Tom takes a chance with this book, stepping into science fiction using animals as characters, and it works very well indeed. One of the reasons the story hangs together so well is his well-considered anthropomorphic stance of his characters. Without stooping to the cuteness of today’s high money making films of animated stories, Tom keeps his level of sophistication very high indeed. His prose is luminous and makes the pleasure of reading the story all the more satisfying – adults can enjoy this book as well as teens, and for teens it presents a fine adventure tale in the language of sophistication that hopefully will replace the current acronym mode of communication fostered by the Internet and media!
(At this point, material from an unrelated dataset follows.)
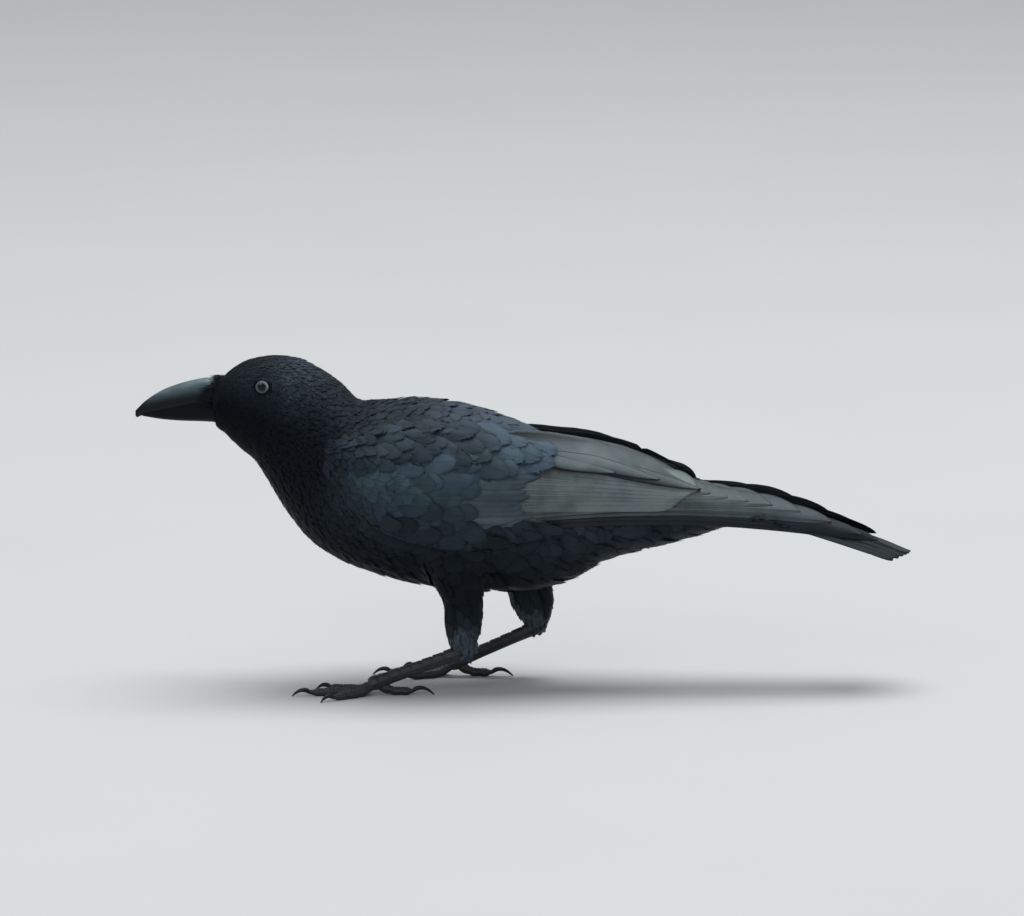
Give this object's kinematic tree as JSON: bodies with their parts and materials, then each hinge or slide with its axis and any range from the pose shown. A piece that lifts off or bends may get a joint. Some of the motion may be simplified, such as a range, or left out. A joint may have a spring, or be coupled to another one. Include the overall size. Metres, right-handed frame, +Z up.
{
  "type": "crow",
  "caption": "Black crow with pale eyes and a stout bill, standing low in mid-stride with its head raised, wings folded over the tail and one foot ahead of the other.",
  "frame": {"origin": "on the floor, under the middle of the bird's box", "axes": "+Z up; the bill points along -X; the bird's left side is towards -Y"},
  "size_m": [0.4924, 0.1098, 0.2138],
  "materials": {
    "plumage": "glossy blue-black body feathers, greyer where the light grazes them",
    "quills": "glossy blue-black flight and tail feathers",
    "bill": "black horn with a dull polish",
    "eye": "wet, with a pale blue-white iris and a black pupil",
    "scales": "black leathery scutes",
    "claw": "black horn"
  },
  "bodies": {
    "root": {"head": "plumage", "neck": "plumage", "trunk": "plumage", "bill_upper": "bill", "bill_lower": "bill", "eye_left": "eye", "wing_left_coverts": "plumage", "wing_left_secondaries": "quills", "wing_left_primaries": "quills", "eye_right": "eye", "wing_right_coverts": "plumage", "wing_right_secondaries": "quills", "wing_right_primaries": "quills", "tail_left": "quills", "tail_middle": "quills", "tail_right": "quills", "thigh_left": "plumage", "tarsus_left": "scales", "toe_left_1": "scales", "claw_left_1": "claw", "toe_left_2": "scales", "claw_left_2": "claw", "toe_left_3": "scales", "claw_left_3": "claw", "toe_left_4": "scales", "claw_left_4": "claw", "thigh_right": "plumage", "tarsus_right": "scales", "toe_right_1": "scales", "claw_right_1": "claw", "toe_right_2": "scales", "claw_right_2": "claw", "toe_right_3": "scales", "claw_right_3": "claw", "toe_right_4": "scales", "claw_right_4": "claw"}
  },
  "joints": []
}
For example, Tom opens his story thus: ‘Edmund was falling. He wasn’t falling for a lovely female Rabbiton, he wasn’t falling for one of the Tree of Eyes’ juvenile pranks, and he wasn’t falling for the persuasive banter of a fast talking door-to-door salesrabbit. He was instead falling through churning gray clouds at precisely one hundred and twenty miles per hour, terminal velocity for an object of standard air resistance. Edmund the Rabbiton was a ten foot tall, six hundred and ninety-four pound silver robot created by the former inhabitants of the Fortress of Elders. He had been created over fifteen hundred years ago, shortly before the mysterious Elders had abandoned their fortress and moved to Mandora, a peaceful new world of their own creation.’
But in deference to his loyal readers who are early in their reading of this trilogy Tom maps the course of what we will expect: ‘The Bartholomew the Adventurer Trilogy is a romping tale of adventure set in the far distant future after humans have vanished from the planet. The protagonist is a self-centered rabbit named Bartholomew who sets out in search of a missing object which he is unable to describe or name. Along the way he meets his adventuring companion, Oliver T. Rabbit, a brilliant scientist who also undergoes a deep transformation in the trilogy, coming to understand that there is no magic, only science, whether it’s time travel, parallel dimensions, manifesting physical objects with thoughts, or reincarnation. Their adventures take them to lost cities, parallel universes and other planets, along the way meeting a host of memorable characters including ancient robotic rabbits, the Tree of Eyes, the Singing Monks of Nirriim, the Blue Spectre, and Edmund the Explorer.’
The tight synopsis gels the tale well – ‘Oliver T. Rabbit develops a revolutionary new invention and Edmund the Rabbiton develops an inexplicable new phobia. When Edmund unwittingly opens an interdimensional doorway, Bartholomew, Oliver, and Edmund are pulled into the strange world of Nirriim. Edmund encounters the enigmatic thirteen Blue Monks, Master Singers of Nirriim and relives a life changing traumatic event which occurred fifteen hundred years ago during the Anarkkian Wars. With help from Ennzarr the Red Monk, the eerie Blue Spectre, and two unlikely treasure hunters named Thunder and Lightning, the three adventurers must find the lost Seventh Key and defeat the inconceivably powerful Wyrme of Deth or be trapped forever in the world of Nirriim.’
Titillating? Yes, and all the more so as the reader becomes involved in this highly imaginative interplanetary sci-fi little tale. This continues to be a very successful series. Grady Harp, September 16
In this book, the lovable Bartholomew is gaining quite a reputation as a “shaper.” Others are in awe of him for having confronted the Grymmorian King Oberon and passed safely through the Valley of Pterosaurs. But there is something missing from Bartholomew’s life. When he learns what it is, he begins a mystical transformation that will fuel his next adventure. On their return to the Valley of Pterosaurs to find Professor Bruno Rabbit’s house, Bartholomew, Oliver T. Rabbit and Edmund are pulled into the strange, dark world of Nirrum. There they must find a lost key and defeat the villain, Wyrme of Deth, or be trapped in Nirrum forever.
Like the first book in the series, “The Eleventh Ring,” this one is beautifully written and edited. Tom Hoffman’s metaphysical adventure is made delightful through a zany cast of characters and sparkling dialogue. In fiction, it is rare to see the masterful blending of action with mystical and scientific themes. Perhaps Tom gives us a signpost when he writes: “Many events must unfold in their proper order before you will understand the truth that lies beneath his actions,” the Cavern of Silence tells Bartholomew, concerning his friend Edmund. The novel’s tone is playful, crisp, clean, tongue-in-cheek. No sexual innuendo, no graphic violence, no pessimism. I recommend it to fluent readers of all ages, to intrepid readers with inquiring minds! Stay tuned: I’m on my way now to read the third book of the trilogy, “The Seventh Medallion.”
Grateful thanks to Tom Hoffman for giving me this book in exchange for an honest review.